Recently it’s been reported that hackers had gained both ADB and root access on Google Glass. In response to this, Google employees Dan Morrill and Stephen Lau have both had “their say” about this on Google+.
Morrill, quite correctly states in this G+ post:
This is not rooting. Nothing is rooted. There is no root here! This is ‘fastboot oem unlock’. It’s not rooting if they let you do it on purpose!
“Rooting” means the act of obtaining control of a process running with privileges of the root user. You root a device when you use a security exploit to take control of it; one of the things you can do with a rooted device is (in some cases) bootstrap to a different system image. So it’s only rooting if you do it in spite of them.
We agree with this view — obtaining root on a Linux computer is no real achievement; in fact, it’s designed with this in mind. Obtaining root is only remarkable if you’re achieving this on a device where you’re not meant to have it.

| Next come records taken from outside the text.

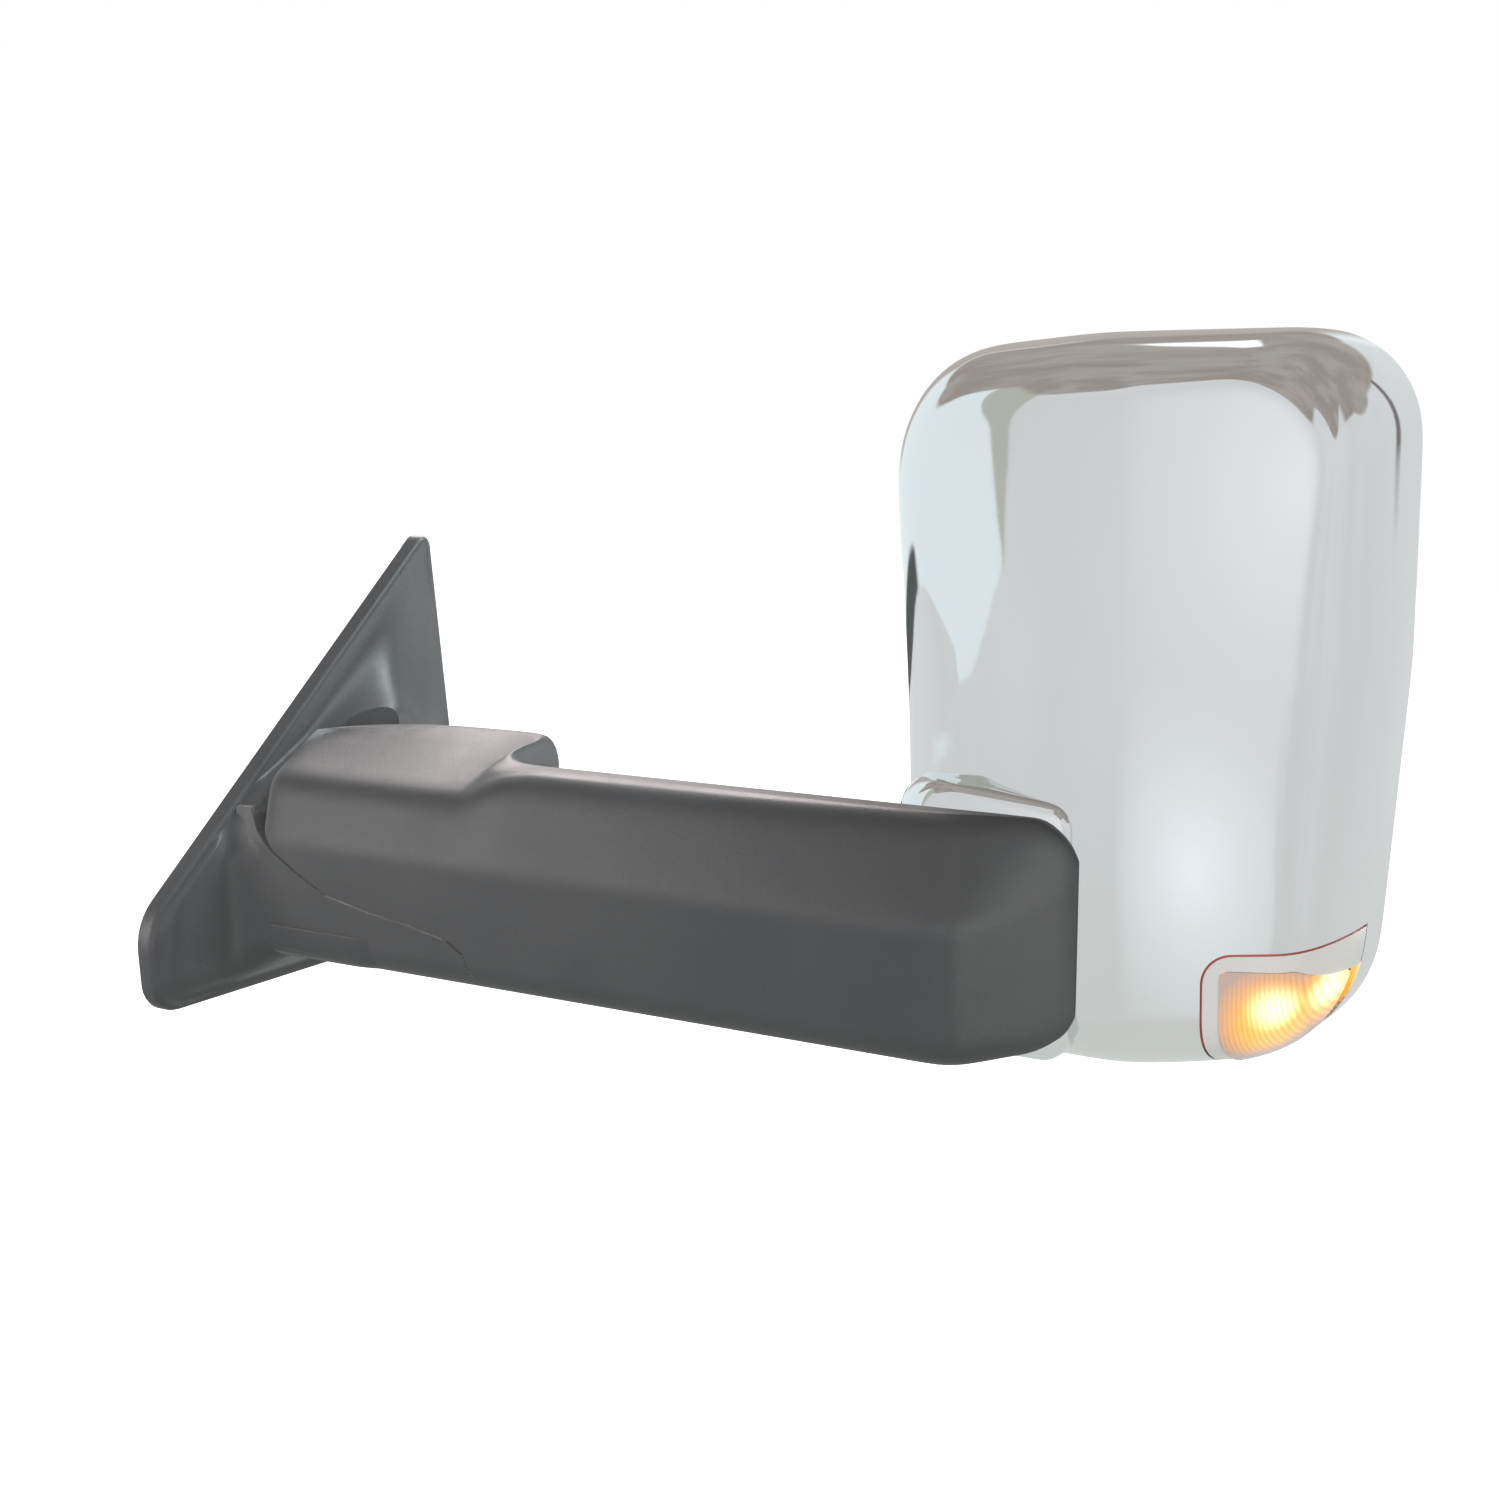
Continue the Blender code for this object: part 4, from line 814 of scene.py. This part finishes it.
def spot(tree, place_, centre, radii):
    """A soft egg-shaped mask about a point, in millimetres."""
    away = add(tree, "ShaderNodeVectorMath", operation="SUBTRACT")
    tree.links.new(place_, away.inputs[0])
    away.inputs[1].default_value = Vector(centre) * MM
    shaped = add(tree, "ShaderNodeVectorMath", operation="DIVIDE")
    tree.links.new(away.outputs["Vector"], shaped.inputs[0])
    shaped.inputs[1].default_value = Vector(radii) * MM
    length = add(tree, "ShaderNodeVectorMath", operation="LENGTH")
    tree.links.new(shaped.outputs["Vector"], length.inputs[0])
    return remap(tree, length.outputs["Value"], 0.0, 1.0, 1.0, 0.0)


def lamp_finish():
    """The lit, ribbed window: a white-hot spot before each bulb, amber round them, pale where it is unlit."""
    material, tree, shader = blank_material("lamp_window")
    lamp = bpy.context.scene.mirror_colours.lamp
    place_ = add(tree, "ShaderNodeTexCoord").outputs["Object"]
    inner = spot(tree, place_, (464, 6, -10), (13, 13, 13))
    outer = spot(tree, place_, (477, 28, -5), (14, 19, 11))
    hot = math_node(tree, "MAXIMUM", inner, outer)
    halo = math_node(tree, "MAXIMUM", spot(tree, place_, (465, 9, -17), (26, 30, 26)),
                     spot(tree, place_, (477, 30, -7), (20, 34, 20)))
    bars = add(tree, "ShaderNodeTexWave", wave_type="BANDS", bands_direction="X", Scale=190.0, Distortion=0.0)
    tree.links.new(place_, bars.inputs["Vector"])
    striped = remap(tree, bars.outputs["Fac"], 0.0, 1.0, 0.72, 1.15)
    pale = blend_colour(tree, remap(tree, halo, 0.05, 0.5, 0.0, 1.0), (0.52, 0.37, 0.31), (0.45, 0.20, 0.05))
    tree.links.new(pale, shader.inputs["Base Color"])
    glow = blend_colour(tree, remap(tree, halo, 0.3, 0.75, 0.0, 1.0), lamp, (0.95, 0.62, 0.12))
    glow = blend_colour(tree, remap(tree, hot, 0.1, 0.6, 0.0, 1.0), glow, (1.0, 0.95, 0.52))
    level = math_node(tree, "ADD", remap(tree, halo, 0.06, 0.5, 0.0, 0.8),
                      math_node(tree, "MULTIPLY", hot, 0.9))
    level = math_node(tree, "MULTIPLY", level, striped)
    lit = add(tree, "ShaderNodeVectorMath", operation="SCALE")
    tree.links.new(glow, lit.inputs[0])
    tree.links.new(level, lit.inputs["Scale"])
    tree.links.new(lit.outputs["Vector"], shader.inputs["Emission Color"])
    shader.inputs["Emission Strength"].default_value = 1.0
    shader.inputs["Roughness"].default_value = 0.14
    shader.inputs["Coat Weight"].default_value = 0.6
    return material


def plain_finish(name, colour, second, roughness, metallic=0.0, coat=0.0, emission=0.0):
    """A smooth surface with faint clouding."""
    material, tree, shader = blank_material(name)
    wear = use_group(tree, "Handling", wear_group, Scale=20.0, Scuffs=90.0)
    tint = blend_colour(tree, wear.outputs["Patches"], colour, second)
    tree.links.new(tint, shader.inputs["Base Color"])
    tree.links.new(remap(tree, wear.outputs["Scuffing"], 0.0, 1.0, roughness, roughness + 0.06),
                   shader.inputs["Roughness"])
    shader.inputs["Metallic"].default_value = metallic
    shader.inputs["Coat Weight"].default_value = coat
    # Emission makes the surface glow with its own tint: the bulbs glow as lamps, the signal liner's glow is
    # painted.
    if emission:
        tree.links.new(tint, shader.inputs["Emission Color"])
        shader.inputs["Emission Strength"].default_value = emission
    return material


def settle(obj, body, material, replaced=(), angle=32):
    """Gives a finished piece its shading and material, and ties it to its CAD body."""
    select_only(obj)
    bpy.ops.object.shade_smooth_by_angle(angle=math.radians(angle))
    obj.data.materials.clear()
    obj.data.materials.append(material)
    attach(obj, body)
    if replaced:
        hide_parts(*replaced)
    deselect_all()
    return obj


# ---------------------------------------------------------------- operators


class MIRROR_OT_chrome_cover(bpy.types.Operator):
    """Models the chromed front shell with its pivot fairing and the opening for the signal"""

    bl_idname = "mirror.chrome_cover"
    bl_label = "Chrome cover"

    def execute(self, context):
        sizes = context.scene.mirror_sizes
        wall = sizes.shell_wall / MM
        shell = dome("chrome_shell", sizes.shell_wall, sizes.around)
        boss = fairing("pivot_fairing", 0.0, 45)
        cut(boss, fairing("fairing_hollow", wall, 48))
        cut(boss, inner_room(wall))
        cut(shell, fairing("fairing_way", wall, 48))
        join(shell, boss)
        cut(shell, rod("hub_hole", "Y", (FLIP_X, FLIP_Z), HUB_RADIUS, -30, 4, 64))
        cut(shell, prism("lens_opening", "Y", fillet(LENS_CORNERS, LENS_RADII, 16), -60, LENS_BACK))
        settle(shell, "head", chrome_finish(), ["chrome_cover"], 28)
        return {"FINISHED"}


def inner_room(wall):
    """The space inside the shell, to cut the fairing back to."""
    outline = head_outline(wall * 0.6, 128)
    rings = []
    for k in range(15):
        scale = DOME_REACH * (k / 14) ** 2
        ring = []
        for x, z in outline:
            px, py, pz = dome_point(x, z, scale)
            ring.append((px, py + wall * 0.6, pz))
        rings.append(ring)
    rings.insert(0, [(x, RIM_Y + 20, z) for x, _, z in rings[0]])
    return skin("inner_room", rings)


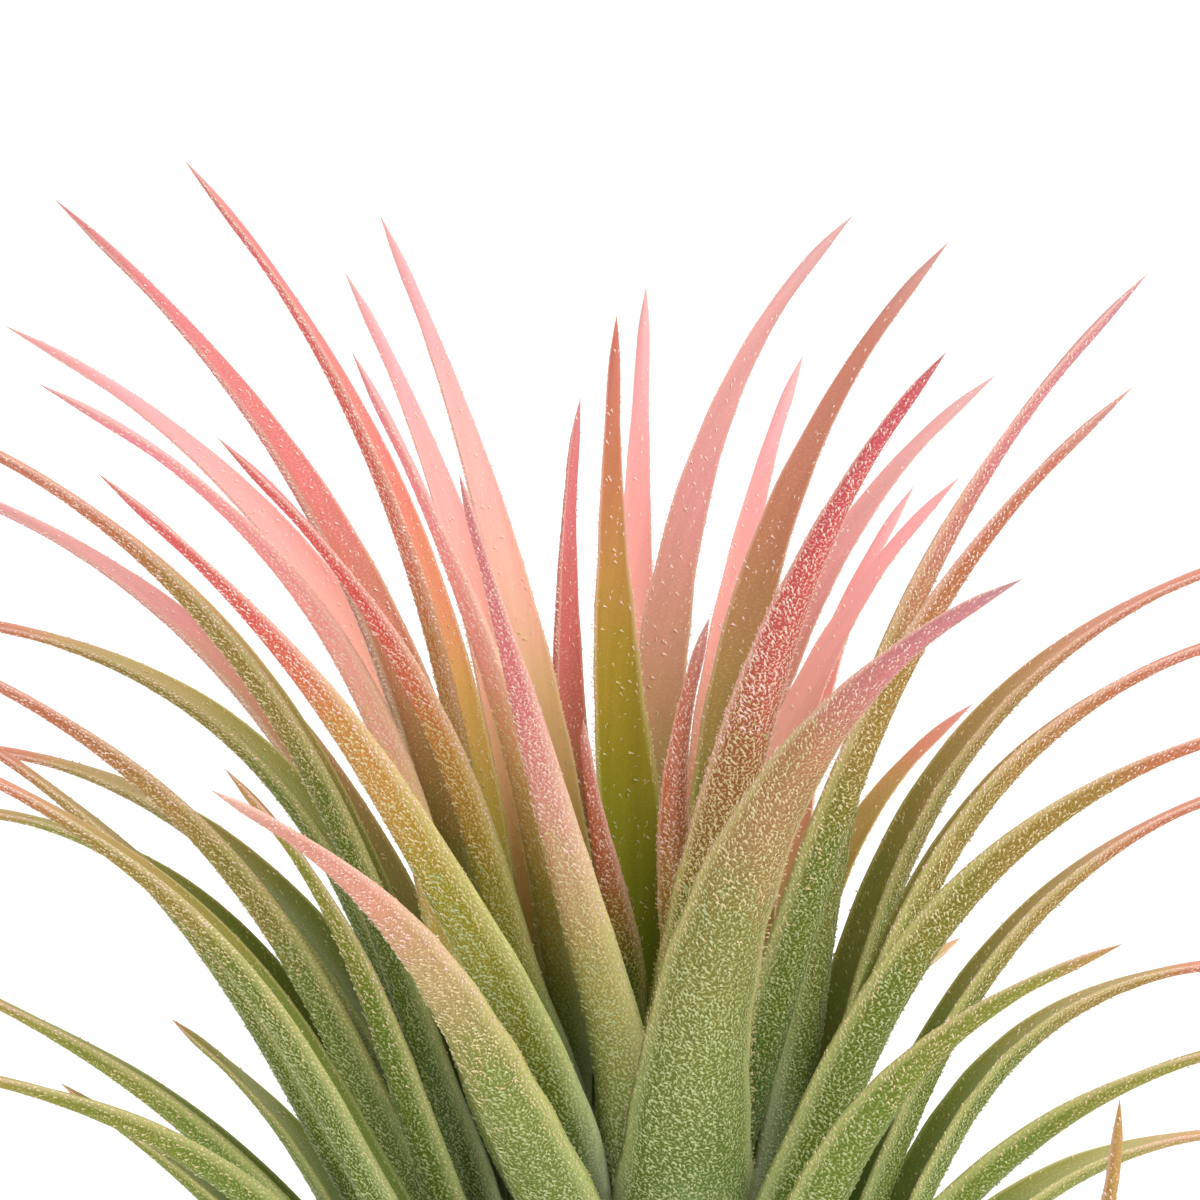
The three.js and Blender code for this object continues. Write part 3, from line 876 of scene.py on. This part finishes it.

Stephen Lau, another Googler followed up by backing Morrill’s post and adding
Not to bring anybody down… but seriously… we intentionally left the device unlocked so you guys could hack it and do crazy fun s–t with it. I mean, FFS, you paid $1500 for it… go to town on it. Show me something cool.
There’s certainly some cool concepts out there, there’s already some third party apps starting to emerge for Glass. Let’s hope that the imagination and creativity of the developers can push the limits of glass and keep us entertained and connected.